● THE PROBLEM:
Write out all lines holding the word "frame".

● DATA PROVIDED:
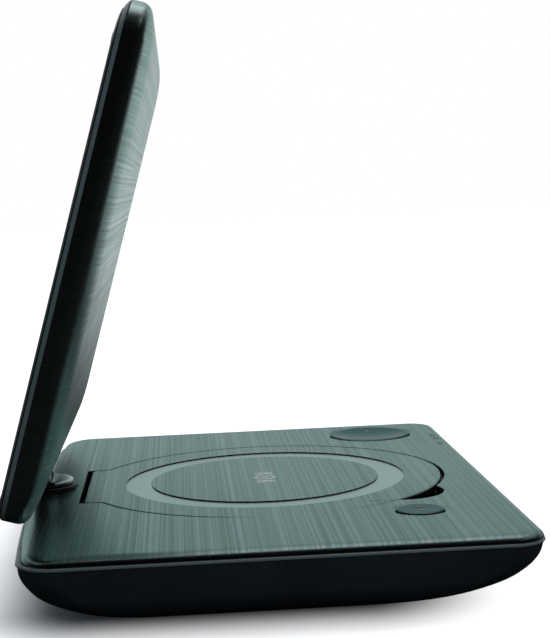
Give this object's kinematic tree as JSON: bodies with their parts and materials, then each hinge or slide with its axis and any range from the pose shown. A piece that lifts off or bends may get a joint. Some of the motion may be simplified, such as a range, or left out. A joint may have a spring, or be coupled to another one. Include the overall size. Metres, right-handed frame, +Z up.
{
  "type": "portable dvd player",
  "caption": "Clamshell portable disc player with a swivelling, tilting screen lid, a round disc door and a hull-shaped base.",
  "frame": {"origin": "on the table under the middle of the outer box, with the screen lid as stored", "axes": "+X toward the user's right along the long side, +Y toward the hinge, +Z up"},
  "size_m": [0.241, 0.1938, 0.2072],
  "materials": {
    "cover_brushed": "teal-grey brushed lacquer with a fine straight grain, satin sheen",
    "shell_black": "near-black polished ABS with a soft gloss",
    "satin_black": "black satin ABS",
    "rubber": "black moulded rubber, matt",
    "steel": "bright turned steel",
    "zinc": "zinc-plated sheet steel and cast zinc",
    "pcb": "green solder-mask board",
    "foil": "shrink film around flat cells",
    "light_pipe": "clear-white diffusing plastic",
    "lens": "coated optical plastic",
    "lcd_module": "display panel: dark glass stack in a thin frame",
    "screen": "black display window, very smooth"
  },
  "bodies": {
    "base": {"base_lower_shell": "shell_black", "base_top_cover": "cover_brushed", "foot_rear_right": "rubber", "foot_rear_left": "rubber", "foot_front_right": "rubber", "foot_front_left": "rubber", "base_screw_front_right": "steel", "base_screw_front_left": "steel", "base_screw_rear_right": "steel", "base_screw_rear_left": "steel", "battery_pack": "foil", "main_pcb": "pcb", "dc_jack": "satin_black", "av_jack": "satin_black", "headphone_jack": "satin_black", "usb_port": "zinc", "card_slot": "zinc", "drive_deck": "zinc", "deck_damper_right": "rubber", "deck_damper_left": "rubber", "deck_damper_rear": "rubber", "spindle_motor": "zinc", "guide_rod_right": "steel", "guide_rod_left": "steel", "sled_motor": "zinc", "door_pin": "steel", "dpad_rubber_dome": "rubber", "play_rubber_dome": "rubber", "dpad_switch_board": "pcb", "play_switch_board": "pcb", "light_pipe_1": "light_pipe", "light_pipe_2": "light_pipe", "light_pipe_3": "light_pipe"},
    "door": {"disc_door": "cover_brushed"},
    "hub": {"disc_hub": "satin_black", "spindle_shaft": "steel"},
    "sled": {"pickup_sled": "satin_black", "objective_lens": "lens"},
    "screw": {"lead_screw": "steel"},
    "dpad": {"dpad_key": "satin_black"},
    "play": {"play_key": "cover_brushed"},
    "slider": {"power_slider": "satin_black"},
    "swivel": {"turntable": "satin_black", "swivel_retainer": "steel", "hinge_tower": "zinc", "hinge_pin": "steel"},
    "lid": {"lid_back_shell": "cover_brushed", "lid_bezel": "satin_black", "lid_bumper_top_right": "rubber", "lid_bumper_top_left": "rubber", "lid_bumper_low_right": "rubber", "lid_bumper_low_left": "rubber", "screen_window": "screen", "lcd_panel": "lcd_module", "lid_pcb": "pcb", "speaker_right": "satin_black", "speaker_left": "satin_black", "hinge_bracket_right": "steel", "hinge_bracket_left": "steel"}
  },
  "joints": [
    {"name": "swivel_turn", "type": "hinge", "parent": "base", "child": "swivel", "pos_m": [0, 0.07985, 0.0285], "axis": [0, 0, 1], "range_deg": [-180, 0]},
    {"name": "lid_tilt", "type": "hinge", "parent": "swivel", "child": "lid", "pos_m": [0, 0.07985, 0.03605], "axis": [-1, 0, 0], "range_deg": [-73.6, 106.4]},
    {"name": "door_open", "type": "hinge", "parent": "base", "child": "door", "pos_m": [0, 0.06035, 0.0262], "axis": [-1, 0, 0], "range_deg": [0, 55]},
    {"name": "hub_spin", "type": "hinge", "parent": "base", "child": "hub", "pos_m": [0, -0.00895, 0.0195], "axis": [0, 0, 1], "continuous": true},
    {"name": "sled_travel", "type": "slide", "parent": "base", "child": "sled", "axis": [0, 1, 0], "range_m": [0, 0.031]},
    {"name": "screw_turn", "type": "hinge", "parent": "base", "child": "screw", "pos_m": [-0.025, 0.03105, 0.0117], "axis": [0, 1, 0], "range_deg": [0, 3720]},
    {"name": "dpad_press", "type": "slide", "parent": "base", "child": "dpad", "axis": [0, 0, -1], "range_m": [0, 0.0005], "stiffness_N_per_m": 2000},
    {"name": "play_press", "type": "slide", "parent": "base", "child": "play", "axis": [0, 0, -1], "range_m": [0, 0.0005], "stiffness_N_per_m": 2000},
    {"name": "power_slide", "type": "slide", "parent": "base", "child": "slider", "axis": [0, 1, 0], "range_m": [0, 0.011]}
  ],
  "couplings": [
    {"joint": "screw_turn", "follows": "sled_travel", "rad_per_m": 2094.4}
  ]
}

● PROBLEM SOLUTION:
Give this object's kinematic tree as JSON: bodies with their parts and materials, then each hinge or slide with its axis and any range from the pose shown. A piece that lifts off or bends may get a joint. Some of the motion may be simplified, such as a range, or left out. A joint may have a spring, or be coupled to another one. Include the overall size. Metres, right-handed frame, +Z up.
  "frame": {"origin": "on the table under the middle of the outer box, with the screen lid as stored", "axes": "+X toward the user's right along the long side, +Y toward the hinge, +Z up"},
    "lcd_module": "display panel: dark glass stack in a thin frame",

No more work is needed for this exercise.